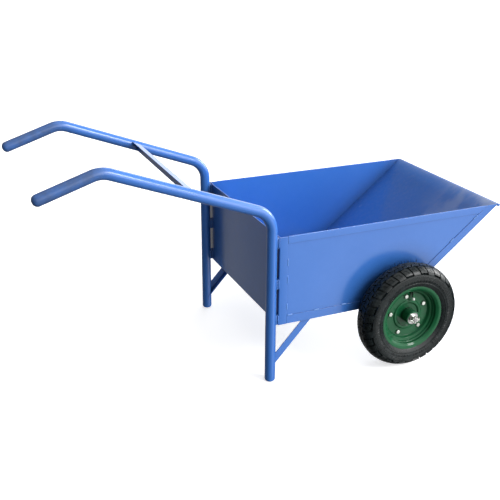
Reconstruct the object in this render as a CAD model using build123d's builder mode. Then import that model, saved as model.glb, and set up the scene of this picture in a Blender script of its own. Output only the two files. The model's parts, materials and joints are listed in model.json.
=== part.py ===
from build123d import *
import os
from math import atan2, cos, radians, sin, sqrt, tan

# A two-wheeled steel barrow: a welded sheet tray with a sloping dump end, two bent handle tubes
# whose front ends are the legs, and two pneumatic wheels on a fixed axle.
# Frame: +X towards the dump end, +Y to the left, +Z up. The origin is on the ground, halfway along
# the barrow and on its plane of symmetry. Millimetres.

# --- Tray ---------------------------------------------------------------------------------
tray_width = 636.0
tray_depth = 311.0
floor_length = 486.0
top_length = 859.0
sheet = 2.0
side_flange = 30.0
top_hem = 25.0
rear_hem = 18.0
seam_gap = 0.8
lip_rod_diameter = 10.0
lip_rod_drop = 2.0

# --- Handles and legs ---------------------------------------------------------------------
tube_diameter = 36.0
tube_wall = 2.0
tube_inset = 13.0
bend_radius = 80.0
knee_above_tray = 76.0
rise_run = 529.0
rise_height = 199.0
grip_run = 196.0
grip_drop = 65.0
foot_cap_height = 10.0
foot_cap_round = 9.0
grip_cap_height = 17.0
grip_cap_round = 16.0

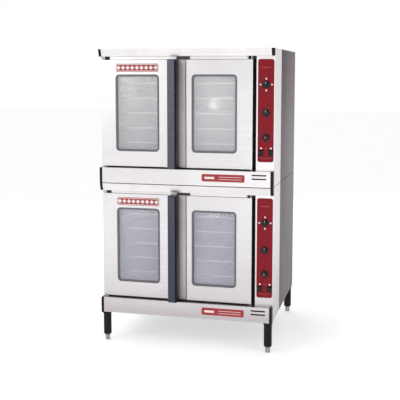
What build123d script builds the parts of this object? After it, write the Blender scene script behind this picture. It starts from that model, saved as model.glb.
=====
* SHORT PROBLEM:
Please reproduce each record precisely as written.

* REPLY TO THE EXERCISE:
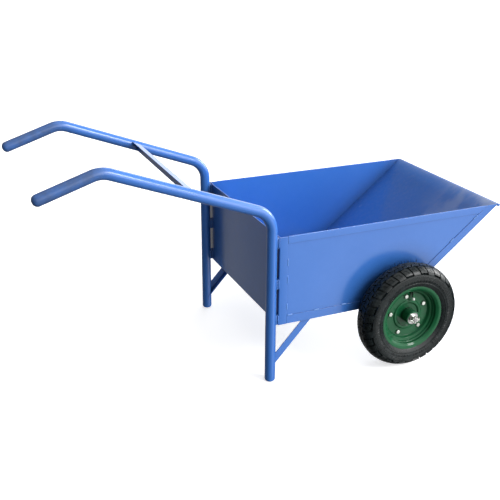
Reconstruct the object in this render as a CAD model using build123d's builder mode. Then import that model, saved as model.glb, and set up the scene of this picture in a Blender script of its own. Output only the two files. The model's parts, materials and joints are listed in model.json.
=== part.py ===
from build123d import *
import os
from math import atan2, cos, radians, sin, sqrt, tan

# A two-wheeled steel barrow: a welded sheet tray with a sloping dump end, two bent handle tubes
# whose front ends are the legs, and two pneumatic wheels on a fixed axle.
# Frame: +X towards the dump end, +Y to the left, +Z up. The origin is on the ground, halfway along
# the barrow and on its plane of symmetry. Millimetres.

# --- Tray ---------------------------------------------------------------------------------
tray_width = 636.0
tray_depth = 311.0
floor_length = 486.0
top_length = 859.0
sheet = 2.0
side_flange = 30.0
top_hem = 25.0
rear_hem = 18.0
seam_gap = 0.8
lip_rod_diameter = 10.0
lip_rod_drop = 2.0

# --- Handles and legs ---------------------------------------------------------------------
tube_diameter = 36.0
tube_wall = 2.0
tube_inset = 13.0
bend_radius = 80.0
knee_above_tray = 76.0
rise_run = 529.0
rise_height = 199.0
grip_run = 196.0
grip_drop = 65.0
foot_cap_height = 10.0
foot_cap_round = 9.0
grip_cap_height = 17.0
grip_cap_round = 16.0

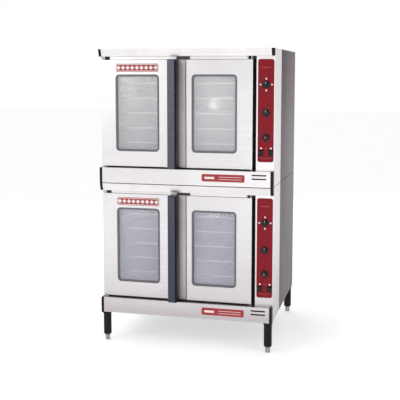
What build123d script builds the parts of this object? After it, write the Blender scene script behind this picture. It starts from that model, saved as model.glb.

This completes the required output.